Postby meemoe_uk » Mon Apr 13, 2015 12:50 am

Its wrong.

That's the short Growing Earth theory response to this estimate.

I looked at the paper. The authors assume that ridges on Mercury are due to planetary contraction, then plug this assumption into the data. I couldn't find any attempt to find supporting evidence for this assumption beyond ' its what the cooling, contracting planet theory suggests '.

Ridges can be due to thrust faults. Thrust faults are due to relative motion of 2 adjoining plates or layerings of rock.
Ok, but its not legit to blindly assume effectively all ( yes, thats what they did in the paper ) thrust faults on Mercury are due to relative motion of plates due to planetary contraction.
Growing Planet theory accommodates thrust faults too.
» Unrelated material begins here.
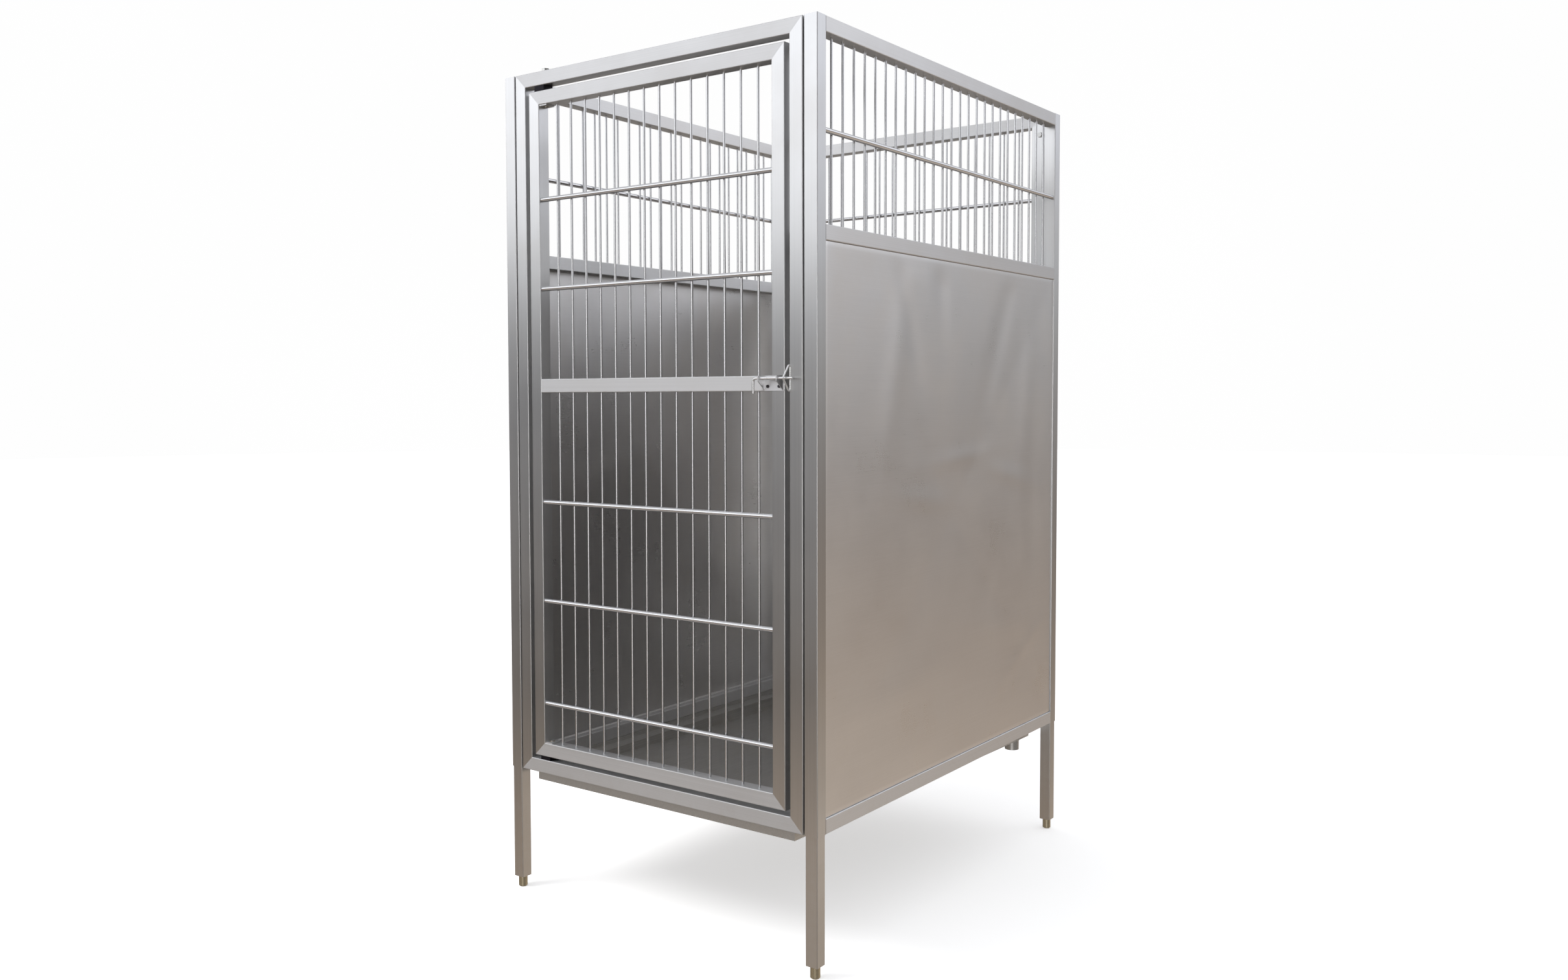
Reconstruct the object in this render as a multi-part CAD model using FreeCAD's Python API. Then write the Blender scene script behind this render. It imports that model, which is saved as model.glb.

One plate can be growing faster than its adjoining plates, causing thrusting.

However I don't think all the ridge features on Mercury are thrust faults. Conventional theory doesn't consider electrical weathering \ erosion, which can explain the craters and cliffs ( scarps ) better.

Calilasseia » Mar 17, 2014 12:54 am, at RS.com wrote:>Can't wait to find out what will happen if certain individuals in the infamous Expanding Earth thread read this ...

Our response to this is the same as to every other attempt by conventional theorist to use their flawed model to explain planets. We point out the flaws. This one was easy. But despite your expression of excitement in anticipation of a Growing Earth Theorists response, I doubt your curiosity is strong enough for you to click on another forum, unless someone leads you here.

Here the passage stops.